Lanark and Hamilton East is the closest three-way marginal seat in Britain, with just 360 votes separating the SNP, Conservatives and Labour at the last General Election.

The SNP ended a decade of Labour control in 2015 when Angela Crawley won with a majority of 10,100.

But in 2017, the Conservatives finished just 266 votes behind her and Labour’s Andrew Hilland 360 votes.

Mr Hilland, a lawyer and adviser to Gordon Brown during the Scottish independence referendum in 2014, said: “There’s a unifying theme of people saying it would be good if the politicians focused on the issues that matter to us.

“Those include investment in public services. There has been enormous cuts to public services in the last decade of the Tory government, with some of these cuts being passed on in the past two years by the SNP-led South Lanarkshire Council.”

© Andy Buchanan
Conservative candidate Shona Haslam campaigns in Carluke

Conservative candidate and Scottish Borders Council candidate Shona Haslam said indyref2 was the biggest issue on the doorstep.

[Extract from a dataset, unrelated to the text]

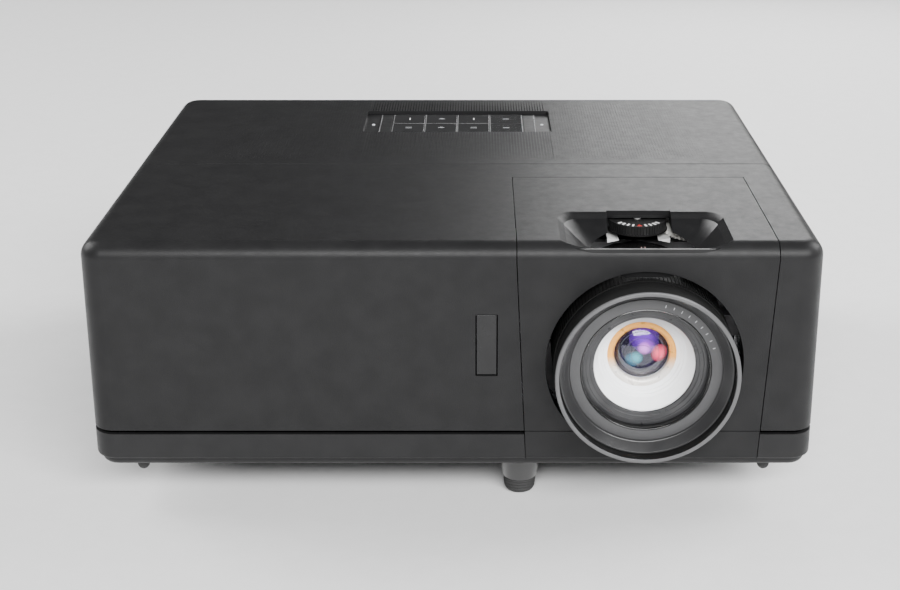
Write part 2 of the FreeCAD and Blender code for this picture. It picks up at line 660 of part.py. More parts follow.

She said: “People say they don’t want any more disruption. They want a period of stability and certainty. They have seen how difficult it is to extricate ourselves from a union of 40 years and how impossible it would be to extricate ourselves from a union of 300 years.”

The SNP’s Crawley said: “In 2014, we were promised in the Scottish independence referendum that a vote to remain in the UK would be the only way to stay in the EU.

“Lo and behold, two years later we were dragged out of the EU. Three years on, we find ourselves with no conclusion, no clarity, no confirmed deal.”